>> start

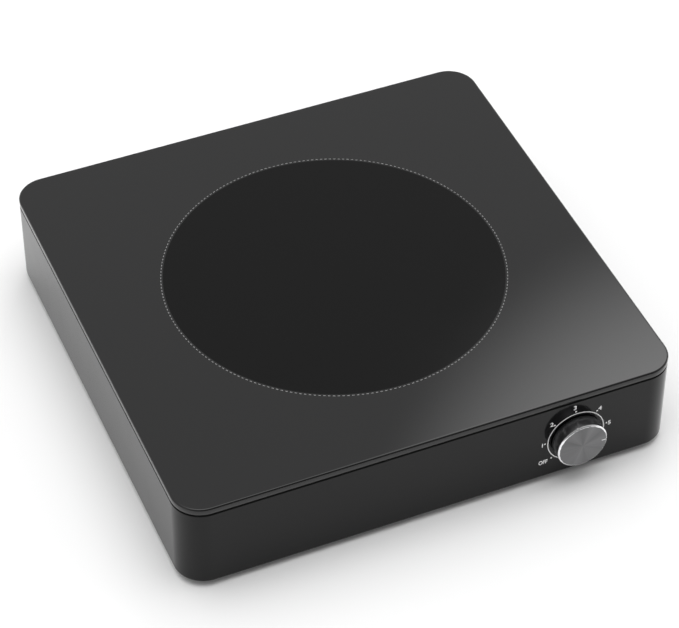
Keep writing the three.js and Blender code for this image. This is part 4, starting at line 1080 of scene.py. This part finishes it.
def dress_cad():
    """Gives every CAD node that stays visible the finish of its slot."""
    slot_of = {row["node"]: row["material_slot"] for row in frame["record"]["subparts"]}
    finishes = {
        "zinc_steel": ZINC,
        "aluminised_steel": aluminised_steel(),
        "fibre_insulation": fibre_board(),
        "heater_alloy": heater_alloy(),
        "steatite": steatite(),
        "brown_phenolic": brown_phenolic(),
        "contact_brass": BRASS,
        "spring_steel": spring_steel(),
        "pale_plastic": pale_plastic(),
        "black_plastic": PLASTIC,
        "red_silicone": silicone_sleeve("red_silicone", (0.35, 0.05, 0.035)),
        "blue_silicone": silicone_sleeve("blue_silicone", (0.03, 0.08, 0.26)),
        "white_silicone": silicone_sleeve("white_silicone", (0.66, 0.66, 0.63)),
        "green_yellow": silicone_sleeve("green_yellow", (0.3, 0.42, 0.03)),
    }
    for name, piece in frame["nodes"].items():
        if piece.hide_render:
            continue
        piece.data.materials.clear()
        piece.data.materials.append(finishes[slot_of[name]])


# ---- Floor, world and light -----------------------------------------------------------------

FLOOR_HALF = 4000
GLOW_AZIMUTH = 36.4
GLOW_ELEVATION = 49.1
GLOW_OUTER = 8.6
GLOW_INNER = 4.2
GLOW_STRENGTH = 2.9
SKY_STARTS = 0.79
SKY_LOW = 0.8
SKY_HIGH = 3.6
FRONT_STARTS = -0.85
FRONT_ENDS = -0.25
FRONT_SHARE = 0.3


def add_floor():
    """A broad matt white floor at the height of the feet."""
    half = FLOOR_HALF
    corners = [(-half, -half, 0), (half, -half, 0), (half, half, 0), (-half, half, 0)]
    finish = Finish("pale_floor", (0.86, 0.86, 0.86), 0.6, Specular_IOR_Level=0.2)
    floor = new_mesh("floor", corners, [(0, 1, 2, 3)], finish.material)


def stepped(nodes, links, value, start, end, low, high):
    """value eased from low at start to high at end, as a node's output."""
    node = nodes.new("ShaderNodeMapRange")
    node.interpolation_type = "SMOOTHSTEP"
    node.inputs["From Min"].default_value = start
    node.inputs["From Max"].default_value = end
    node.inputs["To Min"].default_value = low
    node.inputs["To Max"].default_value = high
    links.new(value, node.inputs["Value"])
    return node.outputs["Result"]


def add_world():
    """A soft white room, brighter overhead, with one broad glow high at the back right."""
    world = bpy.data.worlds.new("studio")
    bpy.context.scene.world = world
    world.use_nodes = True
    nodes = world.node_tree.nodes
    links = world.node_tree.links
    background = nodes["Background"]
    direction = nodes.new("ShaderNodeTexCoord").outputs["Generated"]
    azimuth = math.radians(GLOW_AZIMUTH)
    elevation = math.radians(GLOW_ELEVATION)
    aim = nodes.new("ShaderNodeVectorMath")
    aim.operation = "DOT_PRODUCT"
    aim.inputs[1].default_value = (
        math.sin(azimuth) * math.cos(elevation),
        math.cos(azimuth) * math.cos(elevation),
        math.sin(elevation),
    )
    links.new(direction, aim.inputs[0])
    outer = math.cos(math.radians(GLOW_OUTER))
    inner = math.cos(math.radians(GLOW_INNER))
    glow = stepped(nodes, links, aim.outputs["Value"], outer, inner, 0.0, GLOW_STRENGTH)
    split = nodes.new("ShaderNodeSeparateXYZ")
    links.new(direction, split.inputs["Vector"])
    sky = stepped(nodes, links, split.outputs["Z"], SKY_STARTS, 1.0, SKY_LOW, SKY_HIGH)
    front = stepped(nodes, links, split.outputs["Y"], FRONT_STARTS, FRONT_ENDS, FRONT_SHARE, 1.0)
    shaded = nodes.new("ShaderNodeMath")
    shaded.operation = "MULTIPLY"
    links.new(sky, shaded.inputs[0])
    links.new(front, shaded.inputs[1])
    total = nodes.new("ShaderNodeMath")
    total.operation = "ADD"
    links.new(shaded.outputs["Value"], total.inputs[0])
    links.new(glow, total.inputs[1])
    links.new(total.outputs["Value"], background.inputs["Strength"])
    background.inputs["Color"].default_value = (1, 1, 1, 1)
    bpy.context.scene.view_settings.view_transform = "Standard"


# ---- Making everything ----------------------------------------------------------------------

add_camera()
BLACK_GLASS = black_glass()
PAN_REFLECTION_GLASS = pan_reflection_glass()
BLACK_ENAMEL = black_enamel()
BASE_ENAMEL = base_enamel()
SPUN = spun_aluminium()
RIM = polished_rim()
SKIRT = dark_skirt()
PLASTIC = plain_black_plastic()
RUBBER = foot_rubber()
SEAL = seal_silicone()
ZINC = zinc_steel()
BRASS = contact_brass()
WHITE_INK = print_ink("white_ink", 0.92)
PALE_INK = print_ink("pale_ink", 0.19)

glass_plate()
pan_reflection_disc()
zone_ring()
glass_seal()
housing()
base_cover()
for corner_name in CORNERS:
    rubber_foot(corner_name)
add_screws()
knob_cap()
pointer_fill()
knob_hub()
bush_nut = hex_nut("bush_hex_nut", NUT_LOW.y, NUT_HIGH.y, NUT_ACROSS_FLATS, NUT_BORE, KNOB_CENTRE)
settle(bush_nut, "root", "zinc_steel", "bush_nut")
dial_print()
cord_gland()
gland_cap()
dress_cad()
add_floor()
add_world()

>> end
>> start

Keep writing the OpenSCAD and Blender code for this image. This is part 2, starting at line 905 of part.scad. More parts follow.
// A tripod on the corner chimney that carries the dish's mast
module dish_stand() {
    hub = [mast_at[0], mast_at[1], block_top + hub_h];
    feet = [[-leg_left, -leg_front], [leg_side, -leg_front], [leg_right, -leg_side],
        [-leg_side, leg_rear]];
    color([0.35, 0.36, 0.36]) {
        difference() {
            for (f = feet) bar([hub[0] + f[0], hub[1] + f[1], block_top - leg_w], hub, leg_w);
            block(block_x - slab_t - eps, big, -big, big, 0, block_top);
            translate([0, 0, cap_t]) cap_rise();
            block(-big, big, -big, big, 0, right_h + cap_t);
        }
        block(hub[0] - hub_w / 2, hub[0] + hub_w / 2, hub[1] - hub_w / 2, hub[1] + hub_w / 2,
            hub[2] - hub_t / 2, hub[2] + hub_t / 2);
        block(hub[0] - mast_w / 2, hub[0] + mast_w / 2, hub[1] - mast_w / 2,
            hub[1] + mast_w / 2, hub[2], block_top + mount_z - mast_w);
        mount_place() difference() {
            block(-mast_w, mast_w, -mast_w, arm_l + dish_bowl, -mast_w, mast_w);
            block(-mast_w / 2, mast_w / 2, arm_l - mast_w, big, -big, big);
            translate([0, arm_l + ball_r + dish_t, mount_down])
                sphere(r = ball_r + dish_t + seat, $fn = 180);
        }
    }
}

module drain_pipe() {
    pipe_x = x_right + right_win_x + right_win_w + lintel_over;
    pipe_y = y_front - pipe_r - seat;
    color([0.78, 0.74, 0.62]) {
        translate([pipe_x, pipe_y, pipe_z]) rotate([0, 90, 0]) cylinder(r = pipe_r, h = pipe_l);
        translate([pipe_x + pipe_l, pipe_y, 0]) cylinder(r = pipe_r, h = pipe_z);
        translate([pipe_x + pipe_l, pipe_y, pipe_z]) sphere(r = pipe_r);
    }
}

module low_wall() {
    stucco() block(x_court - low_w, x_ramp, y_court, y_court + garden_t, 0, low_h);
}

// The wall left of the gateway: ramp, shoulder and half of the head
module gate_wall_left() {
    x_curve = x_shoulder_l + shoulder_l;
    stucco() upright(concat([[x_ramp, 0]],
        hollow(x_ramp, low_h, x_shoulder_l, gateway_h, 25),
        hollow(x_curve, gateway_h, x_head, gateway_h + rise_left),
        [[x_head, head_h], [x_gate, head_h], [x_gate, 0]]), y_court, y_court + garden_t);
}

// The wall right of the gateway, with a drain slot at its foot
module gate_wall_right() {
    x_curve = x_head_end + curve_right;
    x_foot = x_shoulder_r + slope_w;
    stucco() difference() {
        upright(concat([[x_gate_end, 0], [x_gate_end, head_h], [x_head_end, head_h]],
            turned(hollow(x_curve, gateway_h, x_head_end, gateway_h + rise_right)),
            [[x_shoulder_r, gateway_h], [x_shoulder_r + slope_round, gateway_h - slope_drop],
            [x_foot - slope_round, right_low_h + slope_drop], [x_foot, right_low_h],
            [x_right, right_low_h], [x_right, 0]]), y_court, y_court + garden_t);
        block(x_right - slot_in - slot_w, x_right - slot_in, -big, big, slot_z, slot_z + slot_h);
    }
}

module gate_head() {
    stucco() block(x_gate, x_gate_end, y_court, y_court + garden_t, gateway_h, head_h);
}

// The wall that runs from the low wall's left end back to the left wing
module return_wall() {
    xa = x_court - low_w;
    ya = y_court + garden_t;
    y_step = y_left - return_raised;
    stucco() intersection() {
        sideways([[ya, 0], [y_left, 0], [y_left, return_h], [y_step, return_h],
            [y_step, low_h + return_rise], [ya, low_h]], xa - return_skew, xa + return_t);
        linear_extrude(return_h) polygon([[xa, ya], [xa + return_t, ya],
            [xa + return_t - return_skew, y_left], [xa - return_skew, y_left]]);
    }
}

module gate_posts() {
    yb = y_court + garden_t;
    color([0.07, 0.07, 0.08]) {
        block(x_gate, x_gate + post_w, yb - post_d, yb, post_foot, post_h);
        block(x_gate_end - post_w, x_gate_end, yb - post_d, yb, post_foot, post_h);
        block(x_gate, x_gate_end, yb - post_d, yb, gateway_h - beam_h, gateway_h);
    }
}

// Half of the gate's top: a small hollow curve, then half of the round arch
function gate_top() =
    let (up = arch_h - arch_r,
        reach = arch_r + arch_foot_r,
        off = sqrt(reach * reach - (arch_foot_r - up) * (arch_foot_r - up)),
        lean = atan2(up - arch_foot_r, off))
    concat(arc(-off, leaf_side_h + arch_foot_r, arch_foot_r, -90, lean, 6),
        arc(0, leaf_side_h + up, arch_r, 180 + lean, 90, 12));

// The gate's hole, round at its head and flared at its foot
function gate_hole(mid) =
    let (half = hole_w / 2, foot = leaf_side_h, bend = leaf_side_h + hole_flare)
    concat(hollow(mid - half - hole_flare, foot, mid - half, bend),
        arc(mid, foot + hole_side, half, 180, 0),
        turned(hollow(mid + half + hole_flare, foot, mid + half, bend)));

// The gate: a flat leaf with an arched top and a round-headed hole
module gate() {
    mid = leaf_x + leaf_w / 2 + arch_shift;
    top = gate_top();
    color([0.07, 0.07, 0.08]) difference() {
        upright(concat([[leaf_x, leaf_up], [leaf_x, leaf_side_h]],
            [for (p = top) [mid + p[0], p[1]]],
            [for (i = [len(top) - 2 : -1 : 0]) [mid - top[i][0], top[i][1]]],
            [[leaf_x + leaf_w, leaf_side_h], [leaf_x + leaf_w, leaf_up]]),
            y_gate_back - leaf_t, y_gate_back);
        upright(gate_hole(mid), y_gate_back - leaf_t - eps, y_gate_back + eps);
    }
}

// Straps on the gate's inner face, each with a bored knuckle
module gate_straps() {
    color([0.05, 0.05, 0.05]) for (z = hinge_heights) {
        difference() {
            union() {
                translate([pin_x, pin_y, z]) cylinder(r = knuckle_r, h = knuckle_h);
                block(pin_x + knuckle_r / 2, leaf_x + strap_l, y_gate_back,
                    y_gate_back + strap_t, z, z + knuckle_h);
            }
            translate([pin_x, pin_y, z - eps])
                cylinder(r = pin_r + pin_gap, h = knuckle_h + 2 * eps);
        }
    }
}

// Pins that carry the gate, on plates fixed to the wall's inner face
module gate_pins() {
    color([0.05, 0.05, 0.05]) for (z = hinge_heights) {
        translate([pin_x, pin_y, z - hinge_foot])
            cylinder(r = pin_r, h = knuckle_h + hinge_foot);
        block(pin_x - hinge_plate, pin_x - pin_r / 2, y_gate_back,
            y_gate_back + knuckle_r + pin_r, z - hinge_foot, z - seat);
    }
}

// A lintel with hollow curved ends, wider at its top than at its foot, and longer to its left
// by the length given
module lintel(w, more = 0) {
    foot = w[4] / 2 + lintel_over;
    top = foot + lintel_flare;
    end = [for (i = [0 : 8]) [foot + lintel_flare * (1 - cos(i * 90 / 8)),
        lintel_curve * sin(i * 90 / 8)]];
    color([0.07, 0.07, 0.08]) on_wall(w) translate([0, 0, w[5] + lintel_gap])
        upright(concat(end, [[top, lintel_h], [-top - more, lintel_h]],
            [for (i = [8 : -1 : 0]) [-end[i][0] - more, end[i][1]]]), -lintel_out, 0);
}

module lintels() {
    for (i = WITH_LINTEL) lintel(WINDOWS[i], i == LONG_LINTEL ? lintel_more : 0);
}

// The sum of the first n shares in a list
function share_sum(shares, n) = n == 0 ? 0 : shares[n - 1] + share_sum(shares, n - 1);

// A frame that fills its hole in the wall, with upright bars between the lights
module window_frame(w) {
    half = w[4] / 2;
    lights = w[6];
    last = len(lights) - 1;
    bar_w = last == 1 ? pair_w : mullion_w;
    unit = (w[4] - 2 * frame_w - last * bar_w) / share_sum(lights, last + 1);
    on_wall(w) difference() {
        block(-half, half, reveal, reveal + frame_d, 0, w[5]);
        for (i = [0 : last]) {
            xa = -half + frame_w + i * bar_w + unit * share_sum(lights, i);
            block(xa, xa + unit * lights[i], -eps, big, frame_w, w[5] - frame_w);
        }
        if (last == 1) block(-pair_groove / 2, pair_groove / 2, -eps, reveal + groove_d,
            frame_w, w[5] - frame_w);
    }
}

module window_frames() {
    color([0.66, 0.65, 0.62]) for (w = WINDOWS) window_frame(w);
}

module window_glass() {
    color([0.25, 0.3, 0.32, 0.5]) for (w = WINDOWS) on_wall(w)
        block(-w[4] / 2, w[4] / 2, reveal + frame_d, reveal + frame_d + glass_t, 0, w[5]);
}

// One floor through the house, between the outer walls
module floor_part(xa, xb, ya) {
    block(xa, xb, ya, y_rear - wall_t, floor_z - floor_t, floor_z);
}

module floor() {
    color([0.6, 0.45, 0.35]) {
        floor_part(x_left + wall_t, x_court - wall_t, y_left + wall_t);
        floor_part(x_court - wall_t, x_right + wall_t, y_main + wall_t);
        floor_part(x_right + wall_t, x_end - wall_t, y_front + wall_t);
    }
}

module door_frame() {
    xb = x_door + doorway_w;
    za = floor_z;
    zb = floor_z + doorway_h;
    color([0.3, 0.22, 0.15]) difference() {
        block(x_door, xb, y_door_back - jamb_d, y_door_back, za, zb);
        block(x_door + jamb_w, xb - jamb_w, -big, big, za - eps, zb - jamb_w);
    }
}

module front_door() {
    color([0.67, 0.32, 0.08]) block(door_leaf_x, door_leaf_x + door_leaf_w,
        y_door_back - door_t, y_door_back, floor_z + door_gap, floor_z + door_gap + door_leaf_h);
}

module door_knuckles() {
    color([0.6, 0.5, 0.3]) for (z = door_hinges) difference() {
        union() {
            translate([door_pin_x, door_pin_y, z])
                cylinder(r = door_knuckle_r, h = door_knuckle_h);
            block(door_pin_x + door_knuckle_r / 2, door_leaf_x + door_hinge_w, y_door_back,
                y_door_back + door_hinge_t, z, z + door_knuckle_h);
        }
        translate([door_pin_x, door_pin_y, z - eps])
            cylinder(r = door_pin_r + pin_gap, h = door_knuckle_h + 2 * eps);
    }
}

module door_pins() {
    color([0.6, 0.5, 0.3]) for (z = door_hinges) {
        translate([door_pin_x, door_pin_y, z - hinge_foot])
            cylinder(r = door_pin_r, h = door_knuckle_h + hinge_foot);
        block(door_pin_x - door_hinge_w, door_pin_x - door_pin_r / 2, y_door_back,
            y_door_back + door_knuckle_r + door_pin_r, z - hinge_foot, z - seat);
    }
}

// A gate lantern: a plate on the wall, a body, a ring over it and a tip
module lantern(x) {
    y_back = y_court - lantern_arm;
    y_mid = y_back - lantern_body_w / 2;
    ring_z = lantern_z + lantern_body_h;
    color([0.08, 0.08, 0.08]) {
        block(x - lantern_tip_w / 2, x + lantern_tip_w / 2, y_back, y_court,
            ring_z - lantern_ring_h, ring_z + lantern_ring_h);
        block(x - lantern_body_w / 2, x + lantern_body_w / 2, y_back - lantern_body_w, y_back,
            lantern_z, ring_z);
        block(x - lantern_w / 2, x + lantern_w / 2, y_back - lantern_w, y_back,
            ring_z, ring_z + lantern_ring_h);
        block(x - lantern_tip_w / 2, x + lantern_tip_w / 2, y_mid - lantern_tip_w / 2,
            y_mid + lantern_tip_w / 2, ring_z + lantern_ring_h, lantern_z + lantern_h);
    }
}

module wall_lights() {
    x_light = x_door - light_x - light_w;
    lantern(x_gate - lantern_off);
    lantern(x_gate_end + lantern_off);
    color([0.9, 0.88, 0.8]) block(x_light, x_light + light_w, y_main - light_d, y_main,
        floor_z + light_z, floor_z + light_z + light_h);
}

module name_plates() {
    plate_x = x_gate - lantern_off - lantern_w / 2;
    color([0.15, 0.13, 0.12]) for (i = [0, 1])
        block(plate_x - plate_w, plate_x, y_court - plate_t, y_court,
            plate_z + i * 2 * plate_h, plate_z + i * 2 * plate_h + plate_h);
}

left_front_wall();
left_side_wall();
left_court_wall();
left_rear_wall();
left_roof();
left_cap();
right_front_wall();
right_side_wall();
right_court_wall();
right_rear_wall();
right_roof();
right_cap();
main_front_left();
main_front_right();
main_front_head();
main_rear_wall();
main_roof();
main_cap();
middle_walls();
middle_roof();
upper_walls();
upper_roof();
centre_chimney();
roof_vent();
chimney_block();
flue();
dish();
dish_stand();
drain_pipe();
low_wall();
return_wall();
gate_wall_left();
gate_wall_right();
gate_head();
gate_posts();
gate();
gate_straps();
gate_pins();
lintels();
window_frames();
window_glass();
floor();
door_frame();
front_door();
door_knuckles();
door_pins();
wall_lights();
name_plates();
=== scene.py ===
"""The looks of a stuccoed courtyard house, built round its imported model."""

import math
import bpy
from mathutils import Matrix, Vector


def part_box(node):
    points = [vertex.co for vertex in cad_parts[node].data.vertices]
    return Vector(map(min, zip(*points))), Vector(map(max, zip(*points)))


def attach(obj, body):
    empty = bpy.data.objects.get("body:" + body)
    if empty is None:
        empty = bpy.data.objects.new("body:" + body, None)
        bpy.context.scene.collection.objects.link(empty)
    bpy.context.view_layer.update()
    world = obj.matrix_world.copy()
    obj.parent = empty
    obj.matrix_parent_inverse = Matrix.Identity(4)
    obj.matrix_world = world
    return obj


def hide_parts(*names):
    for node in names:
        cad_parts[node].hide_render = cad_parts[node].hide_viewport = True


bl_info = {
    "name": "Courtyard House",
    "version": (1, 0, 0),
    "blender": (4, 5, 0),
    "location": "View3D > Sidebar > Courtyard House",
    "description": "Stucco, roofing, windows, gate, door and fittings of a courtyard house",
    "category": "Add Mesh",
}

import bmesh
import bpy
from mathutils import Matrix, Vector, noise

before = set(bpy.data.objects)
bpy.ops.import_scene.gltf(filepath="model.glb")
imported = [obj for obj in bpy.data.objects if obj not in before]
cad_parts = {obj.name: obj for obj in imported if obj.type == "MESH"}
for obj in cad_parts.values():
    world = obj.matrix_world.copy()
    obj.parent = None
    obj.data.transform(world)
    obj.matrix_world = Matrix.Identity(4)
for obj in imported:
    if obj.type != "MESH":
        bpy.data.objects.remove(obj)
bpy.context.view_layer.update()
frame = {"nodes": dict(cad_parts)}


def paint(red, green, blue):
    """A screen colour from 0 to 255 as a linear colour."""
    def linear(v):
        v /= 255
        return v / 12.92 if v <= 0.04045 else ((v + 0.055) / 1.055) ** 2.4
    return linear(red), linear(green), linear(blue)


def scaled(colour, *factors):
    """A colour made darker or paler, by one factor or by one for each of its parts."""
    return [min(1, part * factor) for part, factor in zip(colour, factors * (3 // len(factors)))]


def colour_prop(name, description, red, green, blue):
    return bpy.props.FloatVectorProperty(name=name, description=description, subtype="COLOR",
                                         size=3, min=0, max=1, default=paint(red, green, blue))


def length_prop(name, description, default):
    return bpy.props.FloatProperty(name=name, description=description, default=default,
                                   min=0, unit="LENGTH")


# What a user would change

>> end

Retype the portion of the data above that starts on the line with "bpy.data.objects.remove(obj)" and finishes on the line with "return linear(red), linear(green), linear(blue)", including both of those lines.

        bpy.data.objects.remove(obj)
bpy.context.view_layer.update()
frame = {"nodes": dict(cad_parts)}


def paint(red, green, blue):
    """A screen colour from 0 to 255 as a linear colour."""
    def linear(v):
        v /= 255
        return v / 12.92 if v <= 0.04045 else ((v + 0.055) / 1.055) ** 2.4
    return linear(red), linear(green), linear(blue)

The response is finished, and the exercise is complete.